▶ [Job]:
The entries below should be output exactly as written.

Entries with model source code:
....................

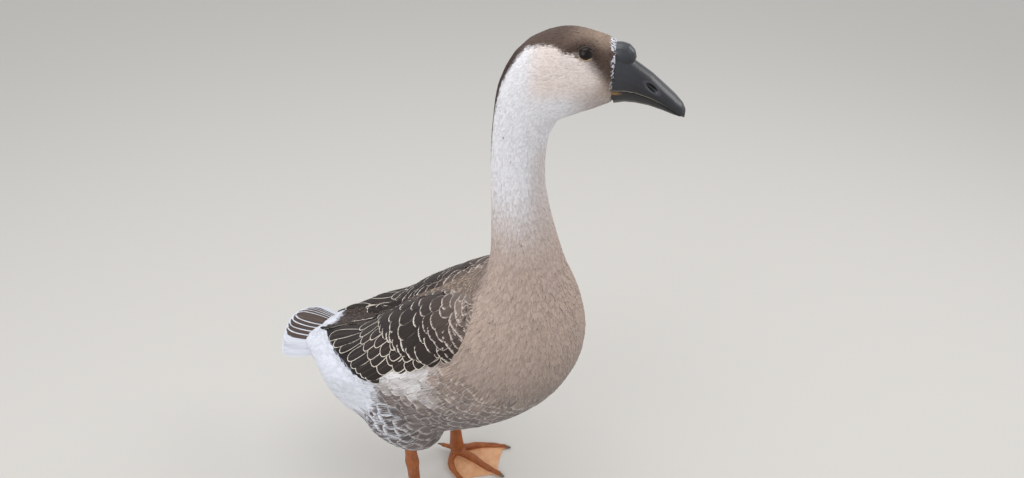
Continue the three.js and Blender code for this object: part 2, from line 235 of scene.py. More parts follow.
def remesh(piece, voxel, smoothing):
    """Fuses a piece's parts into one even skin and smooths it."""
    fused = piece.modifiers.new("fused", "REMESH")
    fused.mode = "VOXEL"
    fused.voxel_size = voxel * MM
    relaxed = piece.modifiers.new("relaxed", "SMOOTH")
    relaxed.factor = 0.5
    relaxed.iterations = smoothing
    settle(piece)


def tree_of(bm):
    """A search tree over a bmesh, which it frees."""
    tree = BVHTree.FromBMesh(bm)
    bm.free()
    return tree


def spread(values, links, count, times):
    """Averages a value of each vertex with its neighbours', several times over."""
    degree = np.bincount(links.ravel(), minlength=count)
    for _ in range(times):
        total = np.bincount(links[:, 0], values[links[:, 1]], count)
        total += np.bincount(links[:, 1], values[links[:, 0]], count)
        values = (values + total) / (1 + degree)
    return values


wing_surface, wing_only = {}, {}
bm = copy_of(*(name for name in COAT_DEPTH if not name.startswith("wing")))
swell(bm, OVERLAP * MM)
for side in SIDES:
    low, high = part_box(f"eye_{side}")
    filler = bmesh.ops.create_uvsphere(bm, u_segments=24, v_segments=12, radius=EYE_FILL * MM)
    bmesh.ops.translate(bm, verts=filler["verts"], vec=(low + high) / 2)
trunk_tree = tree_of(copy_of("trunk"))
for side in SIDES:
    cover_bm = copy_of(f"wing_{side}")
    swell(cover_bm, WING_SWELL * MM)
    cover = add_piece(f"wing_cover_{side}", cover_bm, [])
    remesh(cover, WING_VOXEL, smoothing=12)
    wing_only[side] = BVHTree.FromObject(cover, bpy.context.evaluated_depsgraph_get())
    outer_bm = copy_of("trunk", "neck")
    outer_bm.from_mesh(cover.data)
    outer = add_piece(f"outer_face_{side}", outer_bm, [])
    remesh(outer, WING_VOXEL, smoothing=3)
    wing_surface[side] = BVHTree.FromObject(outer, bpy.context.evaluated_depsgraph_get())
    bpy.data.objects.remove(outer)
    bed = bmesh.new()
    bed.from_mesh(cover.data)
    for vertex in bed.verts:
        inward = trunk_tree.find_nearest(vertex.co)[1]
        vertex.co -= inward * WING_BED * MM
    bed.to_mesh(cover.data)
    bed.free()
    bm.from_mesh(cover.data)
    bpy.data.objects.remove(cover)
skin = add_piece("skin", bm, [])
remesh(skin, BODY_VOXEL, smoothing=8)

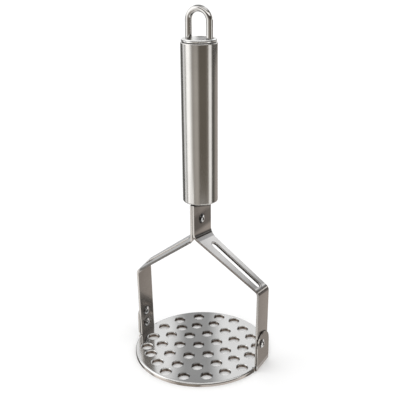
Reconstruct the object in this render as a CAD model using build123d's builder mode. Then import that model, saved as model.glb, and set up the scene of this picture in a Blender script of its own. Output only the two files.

....................

▶ [Reply]:
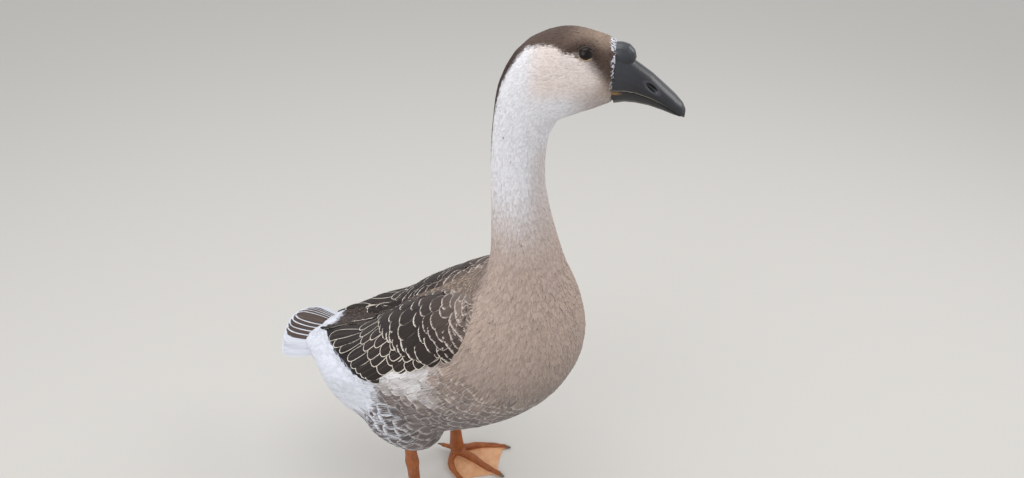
Continue the three.js and Blender code for this object: part 2, from line 235 of scene.py. More parts follow.
def remesh(piece, voxel, smoothing):
    """Fuses a piece's parts into one even skin and smooths it."""
    fused = piece.modifiers.new("fused", "REMESH")
    fused.mode = "VOXEL"
    fused.voxel_size = voxel * MM
    relaxed = piece.modifiers.new("relaxed", "SMOOTH")
    relaxed.factor = 0.5
    relaxed.iterations = smoothing
    settle(piece)


def tree_of(bm):
    """A search tree over a bmesh, which it frees."""
    tree = BVHTree.FromBMesh(bm)
    bm.free()
    return tree


def spread(values, links, count, times):
    """Averages a value of each vertex with its neighbours', several times over."""
    degree = np.bincount(links.ravel(), minlength=count)
    for _ in range(times):
        total = np.bincount(links[:, 0], values[links[:, 1]], count)
        total += np.bincount(links[:, 1], values[links[:, 0]], count)
        values = (values + total) / (1 + degree)
    return values


wing_surface, wing_only = {}, {}
bm = copy_of(*(name for name in COAT_DEPTH if not name.startswith("wing")))
swell(bm, OVERLAP * MM)
for side in SIDES:
    low, high = part_box(f"eye_{side}")
    filler = bmesh.ops.create_uvsphere(bm, u_segments=24, v_segments=12, radius=EYE_FILL * MM)
    bmesh.ops.translate(bm, verts=filler["verts"], vec=(low + high) / 2)
trunk_tree = tree_of(copy_of("trunk"))
for side in SIDES:
    cover_bm = copy_of(f"wing_{side}")
    swell(cover_bm, WING_SWELL * MM)
    cover = add_piece(f"wing_cover_{side}", cover_bm, [])
    remesh(cover, WING_VOXEL, smoothing=12)
    wing_only[side] = BVHTree.FromObject(cover, bpy.context.evaluated_depsgraph_get())
    outer_bm = copy_of("trunk", "neck")
    outer_bm.from_mesh(cover.data)
    outer = add_piece(f"outer_face_{side}", outer_bm, [])
    remesh(outer, WING_VOXEL, smoothing=3)
    wing_surface[side] = BVHTree.FromObject(outer, bpy.context.evaluated_depsgraph_get())
    bpy.data.objects.remove(outer)
    bed = bmesh.new()
    bed.from_mesh(cover.data)
    for vertex in bed.verts:
        inward = trunk_tree.find_nearest(vertex.co)[1]
        vertex.co -= inward * WING_BED * MM
    bed.to_mesh(cover.data)
    bed.free()
    bm.from_mesh(cover.data)
    bpy.data.objects.remove(cover)
skin = add_piece("skin", bm, [])
remesh(skin, BODY_VOXEL, smoothing=8)

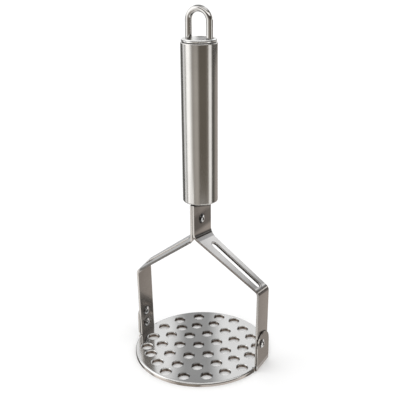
Reconstruct the object in this render as a CAD model using build123d's builder mode. Then import that model, saved as model.glb, and set up the scene of this picture in a Blender script of its own. Output only the two files.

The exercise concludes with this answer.